Write the data out again in full, with no departure from the original.

[PROVIDED MATERIAL]
_ _ _ _ _ _ _

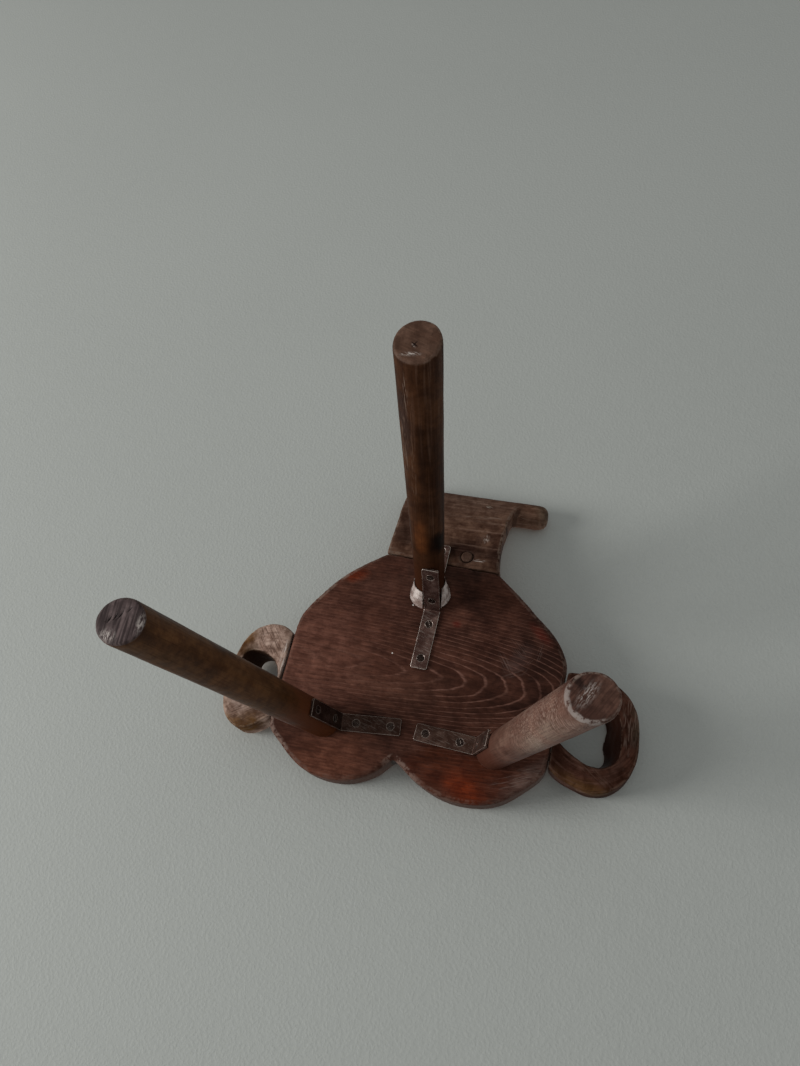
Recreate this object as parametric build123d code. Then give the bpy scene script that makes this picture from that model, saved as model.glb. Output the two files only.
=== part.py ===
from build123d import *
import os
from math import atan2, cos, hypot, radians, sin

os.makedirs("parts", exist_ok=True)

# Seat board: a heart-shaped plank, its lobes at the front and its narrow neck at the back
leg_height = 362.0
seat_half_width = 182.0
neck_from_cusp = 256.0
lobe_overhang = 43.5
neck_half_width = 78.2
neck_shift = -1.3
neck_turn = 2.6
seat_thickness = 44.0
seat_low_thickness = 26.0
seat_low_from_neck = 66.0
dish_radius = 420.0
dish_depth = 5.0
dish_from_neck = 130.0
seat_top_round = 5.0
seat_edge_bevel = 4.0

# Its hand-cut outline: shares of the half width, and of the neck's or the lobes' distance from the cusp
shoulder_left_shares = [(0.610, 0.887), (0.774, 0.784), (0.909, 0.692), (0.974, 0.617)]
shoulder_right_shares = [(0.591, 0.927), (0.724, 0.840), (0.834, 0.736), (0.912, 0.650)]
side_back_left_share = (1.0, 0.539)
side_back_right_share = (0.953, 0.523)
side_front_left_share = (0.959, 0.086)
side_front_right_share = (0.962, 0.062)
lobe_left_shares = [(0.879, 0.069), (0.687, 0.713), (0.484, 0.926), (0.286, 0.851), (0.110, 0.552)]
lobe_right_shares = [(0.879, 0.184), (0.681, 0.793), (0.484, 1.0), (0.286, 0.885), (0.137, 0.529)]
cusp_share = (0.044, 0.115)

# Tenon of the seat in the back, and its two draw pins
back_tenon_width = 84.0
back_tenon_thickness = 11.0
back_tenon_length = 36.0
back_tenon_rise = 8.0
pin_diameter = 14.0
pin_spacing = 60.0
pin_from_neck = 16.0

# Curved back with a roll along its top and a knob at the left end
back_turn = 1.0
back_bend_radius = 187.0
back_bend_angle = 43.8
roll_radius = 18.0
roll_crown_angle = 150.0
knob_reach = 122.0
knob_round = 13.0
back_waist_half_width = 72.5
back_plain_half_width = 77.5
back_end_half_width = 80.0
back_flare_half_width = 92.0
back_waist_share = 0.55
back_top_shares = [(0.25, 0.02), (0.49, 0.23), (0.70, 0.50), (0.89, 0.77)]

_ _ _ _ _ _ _

[OUTPUT OF THE EXERCISE]
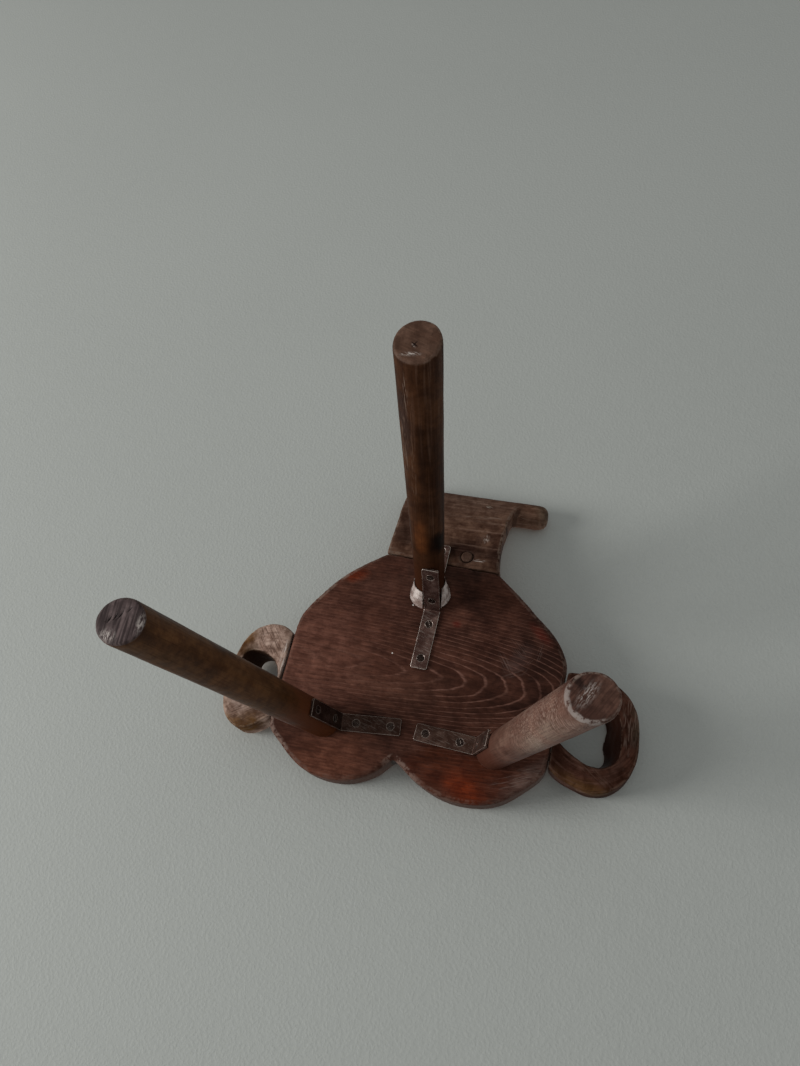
Recreate this object as parametric build123d code. Then give the bpy scene script that makes this picture from that model, saved as model.glb. Output the two files only.
=== part.py ===
from build123d import *
import os
from math import atan2, cos, hypot, radians, sin

os.makedirs("parts", exist_ok=True)

# Seat board: a heart-shaped plank, its lobes at the front and its narrow neck at the back
leg_height = 362.0
seat_half_width = 182.0
neck_from_cusp = 256.0
lobe_overhang = 43.5
neck_half_width = 78.2
neck_shift = -1.3
neck_turn = 2.6
seat_thickness = 44.0
seat_low_thickness = 26.0
seat_low_from_neck = 66.0
dish_radius = 420.0
dish_depth = 5.0
dish_from_neck = 130.0
seat_top_round = 5.0
seat_edge_bevel = 4.0

# Its hand-cut outline: shares of the half width, and of the neck's or the lobes' distance from the cusp
shoulder_left_shares = [(0.610, 0.887), (0.774, 0.784), (0.909, 0.692), (0.974, 0.617)]
shoulder_right_shares = [(0.591, 0.927), (0.724, 0.840), (0.834, 0.736), (0.912, 0.650)]
side_back_left_share = (1.0, 0.539)
side_back_right_share = (0.953, 0.523)
side_front_left_share = (0.959, 0.086)
side_front_right_share = (0.962, 0.062)
lobe_left_shares = [(0.879, 0.069), (0.687, 0.713), (0.484, 0.926), (0.286, 0.851), (0.110, 0.552)]
lobe_right_shares = [(0.879, 0.184), (0.681, 0.793), (0.484, 1.0), (0.286, 0.885), (0.137, 0.529)]
cusp_share = (0.044, 0.115)

# Tenon of the seat in the back, and its two draw pins
back_tenon_width = 84.0
back_tenon_thickness = 11.0
back_tenon_length = 36.0
back_tenon_rise = 8.0
pin_diameter = 14.0
pin_spacing = 60.0
pin_from_neck = 16.0

# Curved back with a roll along its top and a knob at the left end
back_turn = 1.0
back_bend_radius = 187.0
back_bend_angle = 43.8
roll_radius = 18.0
roll_crown_angle = 150.0
knob_reach = 122.0
knob_round = 13.0
back_waist_half_width = 72.5
back_plain_half_width = 77.5
back_end_half_width = 80.0
back_flare_half_width = 92.0
back_waist_share = 0.55
back_top_shares = [(0.25, 0.02), (0.49, 0.23), (0.70, 0.50), (0.89, 0.77)]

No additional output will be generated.